Neuheisel basically blamed UCLA for not ponying up the cash to get a decent staff. I'm not so sure since Chow was getting paid about $550,000 a year. Regardless, having good coordinators is obviously important, especially for a head coach who doesn't call plays (or totally dominate the coaching) on one side of the ball. Mora has been a pretty good D-coordinator, but I have a really hard time envisioning him handling every aspect of the defense while also trying to figure out literally everything about being a college head coach. At the very least, he'll have to find a competent defensive assistant while making a serious upgrade at O-coordinator and finding a whole bunch of good recruiters, preferably with SoCal experience. His NFL connections should help some in that regard, but keep in mind that Carroll's staff was filled with successful college guys and young recruiter types. He had the still-good version of Norm Chow (who'd been at NC State), Lane Kiffin, the barely-out-of-college Steve Sarkisian, Nick Holt, Ed Orgeron and probably some other guys I'm forgetting. Again, college guys. We'll see whether Mora tries to go that route or the Jim Harbaugh-at-Stanford route (Vic Fangio, Greg Roman, et al).
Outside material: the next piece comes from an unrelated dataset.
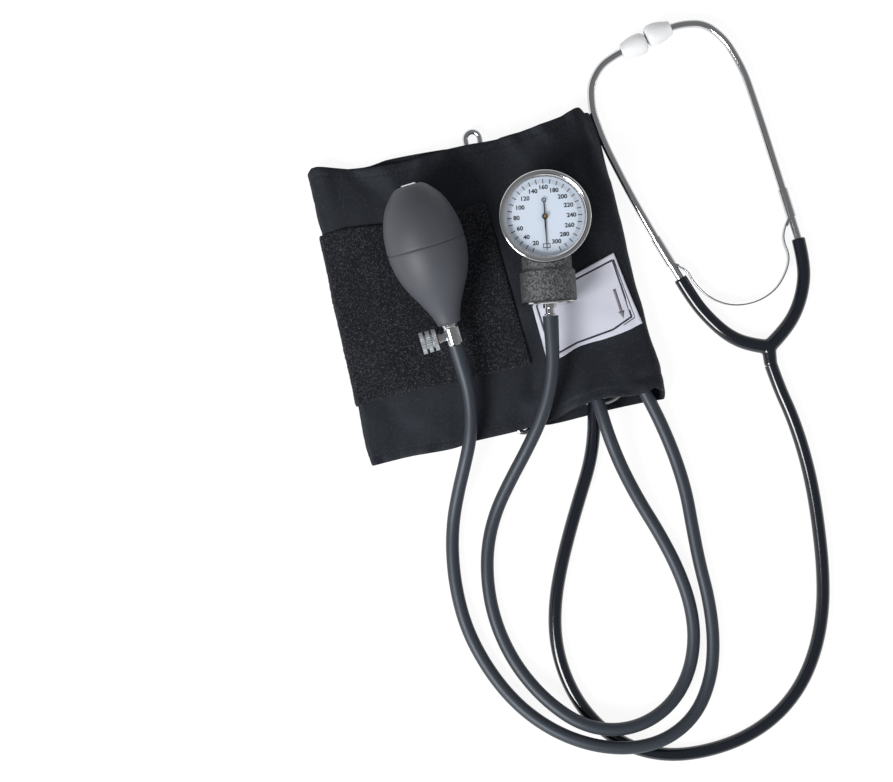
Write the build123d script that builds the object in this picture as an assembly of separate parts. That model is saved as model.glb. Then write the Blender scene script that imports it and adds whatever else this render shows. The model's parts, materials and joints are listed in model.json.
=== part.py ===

There is a non-zero chance that Mora is somewhere between successful and Pete Carroll II. There's some talent and tradition and a promised increase in money available for assistants, and I can't think of any particular reason why UCLA can't regularly have the eight- and nine-win teams that are getting produced about once or twice a decade right now.

I just don't see what the evidence is that Mora's the guy to do that, probably because there isn't any. All analysis is anecdotal and based on some tenuous similarities to the one guy who won big despite despite having no college experience and looking at the time like a terrible hire. There are infinite not-that-great NFL coaches who just, like, aren't that great and would look like bad hires. Not all of them are Pete Carroll.

UCLA is banking on the duplication of a perfect confluence of events in the perfect place at the perfect time. I'm skeptical. If I'm betting on either the non-zero chance that Mora is Pete Carroll or the way-greater-than-non-zero chance that Mora fails to make UCLA substantially better and leaves as a not-as-easy-to-laugh-at version of Charlie Weis, I'm going with the latter.

*I'm not counting his one 5-11 season with the Seahawks in 2009 before getting fired.